Schell is the author of fifteen books, ten of them about China, and a contributor to numerous edited volumes. His most recent books are: Wealth and Power, China’s long March to the 21st Century; Virtual Tibet; The China Reader: The Reform Years; and Mandate of Heaven: The Legacy of Tiananmen Square and the Next Generation of China’s Leaders. He has written widely for many magazine and newspapers, including The Atlantic Monthly, The New Yorker, Time, The New Republic, Harpers, The Nation, The New York Review of Books, Wired, Foreign Affairs, the China Quarterly, and the New York Times, the Washington Post and the Los Angeles Times.
He is a Fellow at the Weatherhead East Asian Institute at Columbia University, a Senior Fellow at the Annenberg School of Communications at USC and a member of the Council on Foreign Relations. Schell is also the recipient of many prizes and fellowships, including a Guggenheim Fellowship, the Overseas Press Club Award, and the Harvard-Stanford Shorenstein Prize in Asian Journalism.

H.-S. Philip Wong is the Willard R. and Inez Kerr Bell Professor in the School of Engineering at Stanford University. He joined Stanford University as Professor of Electrical Engineering in 2004. From 1988 to 2004, he was with the IBM T.J. Watson Research Center. From 2018 to 2020, he was on leave from Stanford and was the Vice President of Corporate Research at TSMC, the largest semiconductor foundry in the world, and since 2020 remains the Chief Scientist of TSMC in a consulting, advisory role.
He is a Fellow of the IEEE and received the IEEE Electron Devices Society J.J. Ebers Award, the society’s highest honor to recognize outstanding technical contributions to the field of electron devices that have made a lasting impact, as well as the IEEE Andrew S. Grove Award, the IEEE Technical Field Award to honor individuals for outstanding contributions to solid-state devices and technology.
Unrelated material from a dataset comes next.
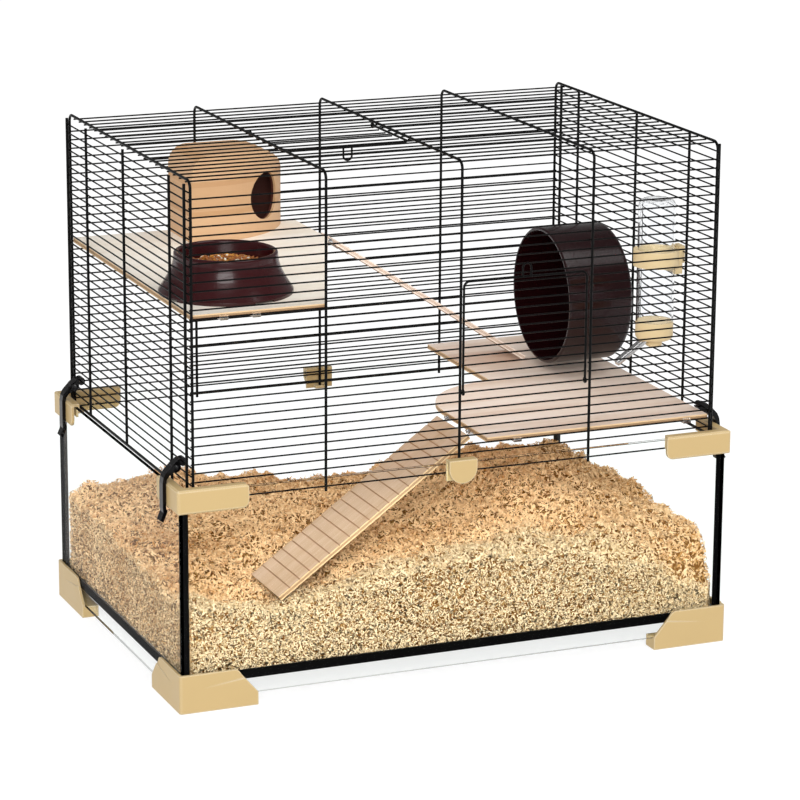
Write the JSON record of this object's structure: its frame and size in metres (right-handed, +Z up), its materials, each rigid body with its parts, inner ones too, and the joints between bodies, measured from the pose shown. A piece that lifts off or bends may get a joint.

He is the founding Faculty Co-Director of the Stanford SystemX Alliance – an industrial affiliate program focused on building systems, the faculty director of the Stanford Non-Volatile Memory Technology Research Initiative (NMTRI), and the faculty director of the Stanford Nanofabrication Facility – a shared facility for device fabrication on the Stanford campus that serves academic, industrial, and governmental researchers across the U.S. and around the globe, sponsored in part by the National Science Foundation.